* [STATED EXERCISE]: Only the lines from the one containing "driver_screws();" down to the one containing "imported = [obj" should be printed, exactly as they stand, ends included.

* [SOURCE EXCERPT]:
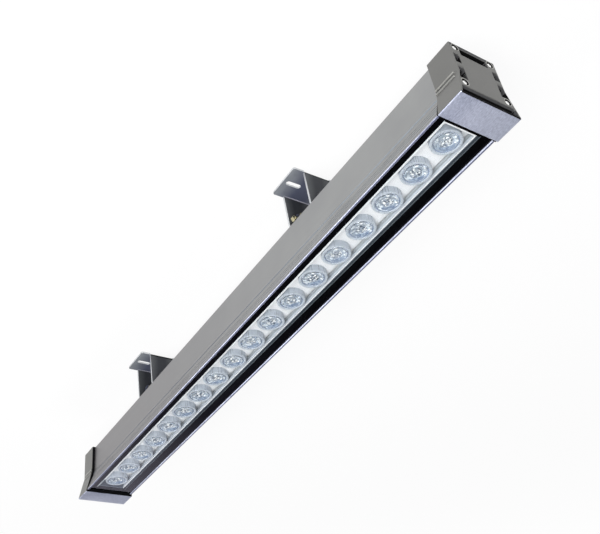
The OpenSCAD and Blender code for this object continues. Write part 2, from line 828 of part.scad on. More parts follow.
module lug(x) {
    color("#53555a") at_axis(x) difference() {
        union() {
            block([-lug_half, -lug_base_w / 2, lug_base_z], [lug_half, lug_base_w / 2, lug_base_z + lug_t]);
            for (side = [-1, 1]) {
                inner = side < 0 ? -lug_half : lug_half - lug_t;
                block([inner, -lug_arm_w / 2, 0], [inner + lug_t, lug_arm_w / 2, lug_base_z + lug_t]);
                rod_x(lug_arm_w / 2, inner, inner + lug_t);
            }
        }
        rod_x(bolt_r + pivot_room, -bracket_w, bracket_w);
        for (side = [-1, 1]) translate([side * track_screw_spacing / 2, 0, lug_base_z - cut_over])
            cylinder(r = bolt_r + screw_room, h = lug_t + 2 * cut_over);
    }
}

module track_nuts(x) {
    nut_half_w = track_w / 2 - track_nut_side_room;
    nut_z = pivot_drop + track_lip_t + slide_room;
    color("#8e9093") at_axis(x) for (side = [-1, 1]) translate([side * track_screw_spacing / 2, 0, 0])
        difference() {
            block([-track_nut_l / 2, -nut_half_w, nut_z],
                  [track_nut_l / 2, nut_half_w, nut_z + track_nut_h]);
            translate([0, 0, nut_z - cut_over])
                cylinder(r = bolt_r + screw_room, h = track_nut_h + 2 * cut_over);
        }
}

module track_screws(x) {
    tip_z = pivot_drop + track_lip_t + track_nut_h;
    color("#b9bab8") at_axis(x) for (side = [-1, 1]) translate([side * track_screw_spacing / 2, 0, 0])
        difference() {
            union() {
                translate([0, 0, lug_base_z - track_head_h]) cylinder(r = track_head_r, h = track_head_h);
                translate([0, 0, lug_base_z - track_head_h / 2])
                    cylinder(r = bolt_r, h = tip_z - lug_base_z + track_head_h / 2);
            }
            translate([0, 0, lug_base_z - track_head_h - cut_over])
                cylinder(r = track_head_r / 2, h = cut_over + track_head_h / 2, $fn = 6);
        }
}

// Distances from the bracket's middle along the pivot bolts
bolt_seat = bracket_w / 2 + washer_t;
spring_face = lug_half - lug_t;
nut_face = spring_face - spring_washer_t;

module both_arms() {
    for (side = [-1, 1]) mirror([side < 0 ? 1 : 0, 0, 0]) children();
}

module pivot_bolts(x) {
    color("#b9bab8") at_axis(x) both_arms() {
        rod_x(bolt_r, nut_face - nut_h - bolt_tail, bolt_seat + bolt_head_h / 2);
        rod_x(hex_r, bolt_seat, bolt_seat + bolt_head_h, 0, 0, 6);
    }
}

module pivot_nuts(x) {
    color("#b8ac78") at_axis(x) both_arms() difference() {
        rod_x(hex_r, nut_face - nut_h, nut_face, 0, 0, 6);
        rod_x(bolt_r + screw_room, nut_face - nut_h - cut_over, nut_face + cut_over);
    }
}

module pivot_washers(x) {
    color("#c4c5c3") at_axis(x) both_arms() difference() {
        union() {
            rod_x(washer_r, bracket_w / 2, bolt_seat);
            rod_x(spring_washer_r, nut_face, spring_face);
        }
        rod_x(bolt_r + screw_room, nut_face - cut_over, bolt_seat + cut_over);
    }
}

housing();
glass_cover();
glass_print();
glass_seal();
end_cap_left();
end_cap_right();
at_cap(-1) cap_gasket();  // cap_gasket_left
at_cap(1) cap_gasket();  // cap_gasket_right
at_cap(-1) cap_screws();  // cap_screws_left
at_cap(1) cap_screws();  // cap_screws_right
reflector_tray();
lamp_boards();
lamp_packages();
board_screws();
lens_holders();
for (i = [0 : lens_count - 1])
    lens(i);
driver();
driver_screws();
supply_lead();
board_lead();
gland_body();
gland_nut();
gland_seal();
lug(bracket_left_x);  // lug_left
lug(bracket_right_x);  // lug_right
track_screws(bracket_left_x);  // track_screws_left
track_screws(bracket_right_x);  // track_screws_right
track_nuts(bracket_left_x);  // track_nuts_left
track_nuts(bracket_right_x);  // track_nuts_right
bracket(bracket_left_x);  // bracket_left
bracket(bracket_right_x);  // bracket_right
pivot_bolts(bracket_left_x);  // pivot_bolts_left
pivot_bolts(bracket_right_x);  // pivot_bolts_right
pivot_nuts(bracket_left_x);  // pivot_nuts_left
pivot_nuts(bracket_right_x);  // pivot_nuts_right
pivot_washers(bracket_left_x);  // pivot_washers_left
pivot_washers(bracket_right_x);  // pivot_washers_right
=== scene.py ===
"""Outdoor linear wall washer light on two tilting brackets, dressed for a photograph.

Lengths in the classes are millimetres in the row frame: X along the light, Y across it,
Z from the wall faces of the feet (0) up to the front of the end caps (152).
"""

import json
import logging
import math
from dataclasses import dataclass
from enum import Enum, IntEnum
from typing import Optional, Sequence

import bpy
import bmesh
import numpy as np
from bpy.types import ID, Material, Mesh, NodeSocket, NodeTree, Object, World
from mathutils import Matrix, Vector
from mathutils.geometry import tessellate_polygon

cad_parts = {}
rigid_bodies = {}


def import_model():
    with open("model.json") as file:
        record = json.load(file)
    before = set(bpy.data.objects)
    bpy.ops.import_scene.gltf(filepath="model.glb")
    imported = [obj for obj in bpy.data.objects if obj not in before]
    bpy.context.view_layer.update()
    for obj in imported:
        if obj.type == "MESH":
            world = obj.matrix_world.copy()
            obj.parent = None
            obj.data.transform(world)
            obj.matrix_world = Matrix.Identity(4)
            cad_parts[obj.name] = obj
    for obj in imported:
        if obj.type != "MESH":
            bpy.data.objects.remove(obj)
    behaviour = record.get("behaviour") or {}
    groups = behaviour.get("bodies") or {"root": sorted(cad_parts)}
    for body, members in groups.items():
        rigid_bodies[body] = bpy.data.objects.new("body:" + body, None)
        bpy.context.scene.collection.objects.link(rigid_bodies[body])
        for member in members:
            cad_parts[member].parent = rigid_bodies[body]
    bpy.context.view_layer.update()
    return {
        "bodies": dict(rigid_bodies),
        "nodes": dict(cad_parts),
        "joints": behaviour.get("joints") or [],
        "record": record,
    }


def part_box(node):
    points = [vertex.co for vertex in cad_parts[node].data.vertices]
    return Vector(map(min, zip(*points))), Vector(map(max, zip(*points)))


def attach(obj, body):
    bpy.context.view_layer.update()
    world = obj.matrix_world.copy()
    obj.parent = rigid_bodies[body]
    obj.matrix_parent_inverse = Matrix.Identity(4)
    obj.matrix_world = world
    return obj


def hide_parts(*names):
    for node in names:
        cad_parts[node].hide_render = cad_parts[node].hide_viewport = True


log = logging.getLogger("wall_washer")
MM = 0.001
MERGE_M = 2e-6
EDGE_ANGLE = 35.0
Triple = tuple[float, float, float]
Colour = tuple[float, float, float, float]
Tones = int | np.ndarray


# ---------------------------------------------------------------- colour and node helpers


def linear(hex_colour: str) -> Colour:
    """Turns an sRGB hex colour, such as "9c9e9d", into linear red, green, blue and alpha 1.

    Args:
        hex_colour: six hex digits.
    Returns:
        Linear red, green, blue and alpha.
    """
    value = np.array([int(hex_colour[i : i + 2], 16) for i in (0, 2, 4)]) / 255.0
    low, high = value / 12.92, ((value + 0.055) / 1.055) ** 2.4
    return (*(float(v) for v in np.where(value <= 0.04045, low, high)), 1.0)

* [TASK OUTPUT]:
driver_screws();
supply_lead();
board_lead();
gland_body();
gland_nut();
gland_seal();
lug(bracket_left_x);  // lug_left
lug(bracket_right_x);  // lug_right
track_screws(bracket_left_x);  // track_screws_left
track_screws(bracket_right_x);  // track_screws_right
track_nuts(bracket_left_x);  // track_nuts_left
track_nuts(bracket_right_x);  // track_nuts_right
bracket(bracket_left_x);  // bracket_left
bracket(bracket_right_x);  // bracket_right
pivot_bolts(bracket_left_x);  // pivot_bolts_left
pivot_bolts(bracket_right_x);  // pivot_bolts_right
pivot_nuts(bracket_left_x);  // pivot_nuts_left
pivot_nuts(bracket_right_x);  // pivot_nuts_right
pivot_washers(bracket_left_x);  // pivot_washers_left
pivot_washers(bracket_right_x);  // pivot_washers_right
=== scene.py ===
"""Outdoor linear wall washer light on two tilting brackets, dressed for a photograph.

Lengths in the classes are millimetres in the row frame: X along the light, Y across it,
Z from the wall faces of the feet (0) up to the front of the end caps (152).
"""

import json
import logging
import math
from dataclasses import dataclass
from enum import Enum, IntEnum
from typing import Optional, Sequence

import bpy
import bmesh
import numpy as np
from bpy.types import ID, Material, Mesh, NodeSocket, NodeTree, Object, World
from mathutils import Matrix, Vector
from mathutils.geometry import tessellate_polygon

cad_parts = {}
rigid_bodies = {}


def import_model():
    with open("model.json") as file:
        record = json.load(file)
    before = set(bpy.data.objects)
    bpy.ops.import_scene.gltf(filepath="model.glb")
    imported = [obj for obj in bpy.data.objects if obj not in before]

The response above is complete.